Tuesday, August 5, 2008

If a masterless samurai is a ronin, what does one call a masterless sex slave?

A samurai without a master. A ronin.
Loyal, disciplined, pledged to serve,
left now with no lord, no focus for
his life. And what then of the sex slave,
alone, disowned, unbound? What to call
the fuck toy, whose holes are left
to wither and dry? What name shall serve
a submissive kitten, ear to the night
for the order to kneel? Poor minette,
turned out of the house, roaming
the streets in a pack of the masterless,
searching, bereft, for a collar to fill.

~ ~ ~ ~ ~ ~ ~ ~ ~ ~
The odd thing about this little poem is that what I intended was a quick, light post - a bit of comic relief to off-set all the sad, soul-wrenching sighs. Because in fact I'm feeling much better today - though of course we all know that I'm prone to mood swings so I could be different in 2 hours... except I really AM doing better with the lithium. And it's a relief in some ways to have it over and settled. So what gives? Who knows... when I write it tends to be akin to automatic writing, and I'm never quite sure what will come out. Still my intent was a short and funny piece, NOT a poem, about how it suddenly occurred to me this afternoon that a sub without a Dom, a slave without a Master, is like a ronin. And really, shouldn't we have our own special name?! So suggestions are invited.

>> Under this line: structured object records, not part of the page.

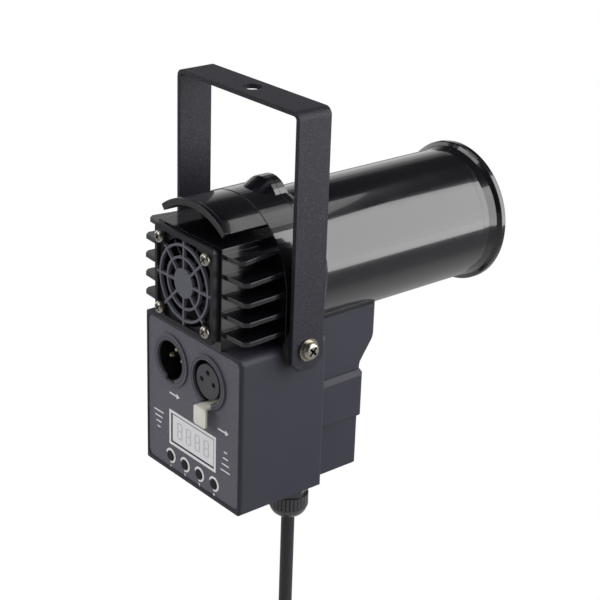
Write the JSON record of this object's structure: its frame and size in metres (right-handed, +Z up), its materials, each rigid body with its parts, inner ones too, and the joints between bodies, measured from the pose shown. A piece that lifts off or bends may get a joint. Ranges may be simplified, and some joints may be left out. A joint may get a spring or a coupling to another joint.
{
  "type": "pinspot light",
  "caption": "Pinspot light with a long round barrel on an upright control box, hung in a bent steel yoke, with a coiled mains cable",
  "frame": {"origin": "centre of the hanging hole, on the top face of the yoke's crossbar", "axes": "+Z up along the hanging hole's axis; the lens faces -Y and the control panel faces +Y; the tilt axis runs along X"},
  "size_m": [0.088, 0.1599, 0.427],
  "materials": {
    "powder_coat": "fine textured black powder coat",
    "nickel": "nickel plated",
    "brass": "turned",
    "black_rubber": "matt",
    "cord_rubber": "smooth cable jacket",
    "satin_plastic": "satin black",
    "panel_plastic": "fine textured dark grey",
    "window_plastic": "clear grey display window",
    "dark_plastic": "moulded black",
    "grey_plastic": "moulded dark grey",
    "ivory_plastic": "moulded ivory",
    "gloss_plastic": "gloss black",
    "housing_plastic": "high gloss black",
    "board": "green solder mask",
    "white_board": "white solder mask on aluminium",
    "phosphor": "yellow phosphor",
    "lens_glass": "clear"
  },
  "bodies": {
    "yoke": {"yoke_bracket": "powder_coat"},
    "head": {"pivot_screws": "nickel", "pivot_washers": "nickel", "friction_discs": "black_rubber", "pivot_inserts": "brass", "control_box": "satin_plastic", "control_panel": "panel_plastic", "display_window": "window_plastic", "display_module": "dark_plastic", "control_board": "board", "key_switches": "dark_plastic", "socket_in_shell": "gloss_plastic", "socket_in_pins": "nickel", "socket_out_shell": "gloss_plastic", "socket_out_block": "grey_plastic", "socket_out_contacts": "brass", "socket_board": "board", "rear_housing": "housing_plastic", "fan_grille": "satin_plastic", "fan_frame": "dark_plastic", "fan_screws": "nickel", "barrel_left": "housing_plastic", "barrel_right": "housing_plastic", "half_screws": "nickel", "front_lens": "lens_glass", "lens_seal": "black_rubber", "lens_ring": "dark_plastic", "light_board": "white_board", "light_chip": "phosphor", "collimator": "lens_glass", "collimator_holder": "dark_plastic", "driver_case": "satin_plastic", "driver_board": "board", "driver_parts": "dark_plastic", "gland_body": "dark_plastic", "gland_locknut": "dark_plastic", "gland_seal": "black_rubber", "gland_nut": "dark_plastic", "power_cord": "cord_rubber", "cord_coil": "cord_rubber", "cord_tail": "cord_rubber", "cord_tie": "black_rubber", "plug_body": "gloss_plastic", "plug_pins": "nickel"},
    "rotor": {"fan_rotor": "dark_plastic"},
    "first_key": {"key_1": "gloss_plastic"},
    "second_key": {"key_2": "gloss_plastic"},
    "third_key": {"key_3": "gloss_plastic"},
    "fourth_key": {"key_4": "gloss_plastic"},
    "latch": {"socket_out_latch": "ivory_plastic"}
  },
  "joints": [
    {"name": "head_tilt", "type": "hinge", "parent": "yoke", "child": "head", "pos_m": [0, 0, -0.1023], "axis": [1, 0, 0], "range_deg": [-50, 110]},
    {"name": "fan_spin", "type": "hinge", "parent": "head", "child": "rotor", "pos_m": [0, 0.0276, -0.0783], "axis": [0, 1, 0], "continuous": true},
    {"name": "press_key_1", "type": "slide", "parent": "head", "child": "first_key", "axis": [0, -1, 0], "range_m": [0, 0.0005], "stiffness_N_per_m": 400, "springref_m": -0.001},
    {"name": "press_key_2", "type": "slide", "parent": "head", "child": "second_key", "axis": [0, -1, 0], "range_m": [0, 0.0005], "stiffness_N_per_m": 400, "springref_m": -0.001},
    {"name": "press_key_3", "type": "slide", "parent": "head", "child": "third_key", "axis": [0, -1, 0], "range_m": [0, 0.0005], "stiffness_N_per_m": 400, "springref_m": -0.001},
    {"name": "press_key_4", "type": "slide", "parent": "head", "child": "fourth_key", "axis": [0, -1, 0], "range_m": [0, 0.0005], "stiffness_N_per_m": 400, "springref_m": -0.001},
    {"name": "press_latch", "type": "slide", "parent": "head", "child": "latch", "axis": [0, -1, 0], "range_m": [0, 0.0015], "stiffness_N_per_m": 400, "springref_m": -0.001}
  ]
}
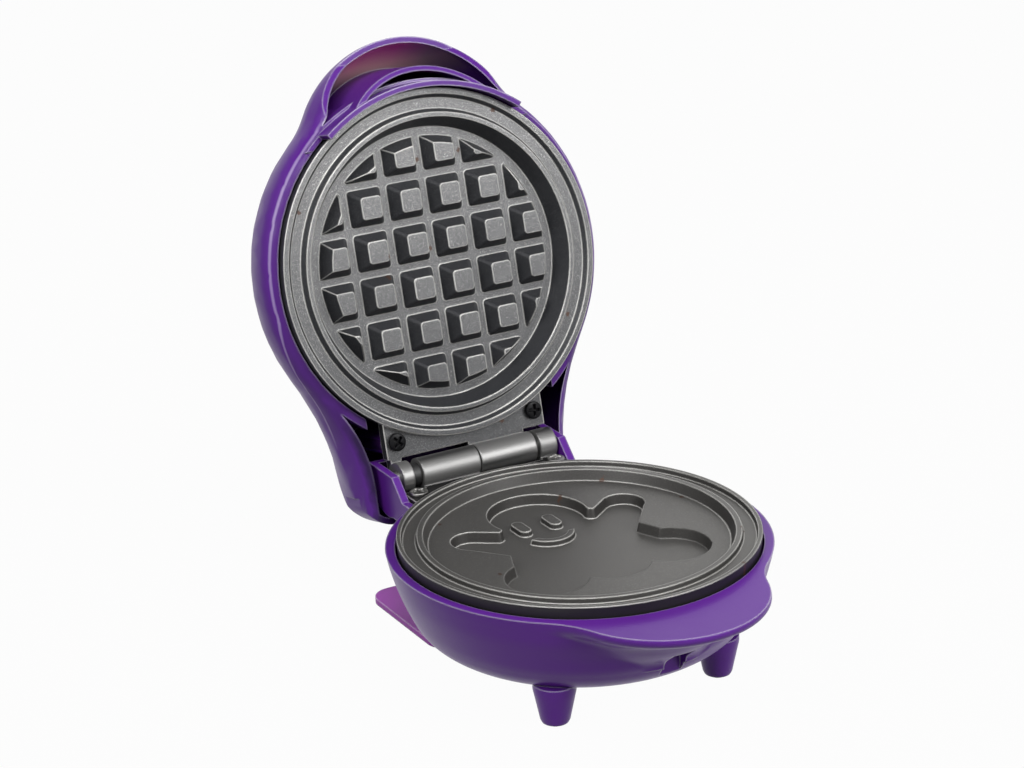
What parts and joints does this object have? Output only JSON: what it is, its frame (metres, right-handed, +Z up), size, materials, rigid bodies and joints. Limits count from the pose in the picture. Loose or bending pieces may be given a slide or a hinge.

I've been wondering about another issue with names, which came up in an exchange with k (whose experience in many ways is so like mine) on FetLife. Here, I use the name oatmeal girl. It arose fairly naturally as an internet alias, and it's funny, and I like how it feels. But the philosopher called me kitten, from the third day. To him, it was my name, it's almost all he ever called me, and it was - IS - my submissive alter ego. Very occasionally, for fun, we used minette, which means sex kitten in French. I love French, and I love the saucy feel of minette. But kitten is my submissive alter ego. I think of a Dom standing over me, correcting my position as I kneel, as I try so hard to please him, and I am kitten. I think of him grabbing my hair, forcing my head into his crotch, forcing his cock into my mouth, forcing.... and i am kitten. i think of him pushing me against a dresser, ordering me to hold still, i think of him pulling his belt from its loops, folding it in half, raising it high, bringing it down as hard as he can, the fearsome awful welcome pain swallowing my flesh, devouring it, searing it... and i am kitten. and when he shoves down his pants and frees his cock, heeding its demands, driving it into my cunt, driving it into my ass, using me, claiming me, battering me... then i am kitten and nothing more.

Nothing more... i will sink into my submission and try not to remember... try not to remember when i was kitten... and so much more.

I'm doing a lot better! Really!! And then i start to write and it all comes back...

Love doesn't go away just because you've told it to.

5 comments:

k said...

It would be nice if it were that simple, wouldn't it?

I've been thinking a lot about this too since our little exchange. I never really considered myself a slave until Irch, before it was always just submissive. But he changed everything and I became a slave, not just his slave but slave. And now without a Master, with out a collar, without ownership... can a slave be a slave without a Master?

It's hard to say, I still haven't figured that one out, and what I might be if it's not.

Paul said...

Oatmeal Girl, the wounds heal to a degree, but the love never dies.
It even stops hurting so much.
A slave without a master, I suppose is a submissive, a sad submissive.
The pain will ease I know.
Warm hugs,
Paul.

Anonymous said...

yes love doesnt just go away. You will have many ups and downs and hopefully, one day, you will look back with many fond memories and it wont hurt as much. *hugs*

xoxoox mina

mamacrow said...

'Love doesn't go away just because you've told it to'

::sniff::: oh sometimes how I wish it would!

Anonymous said...

And if love did go away when it was no longer wanted, of what lasting value would it ever have been? The knowledge of the pain you are risking when you love is part of what makes it the intense high that it is.

Nevertheless, I do understand. I still have days, a year and a half after losing love, when I just wish I could dull the pain. Those days are few and far between now, though. It does get better.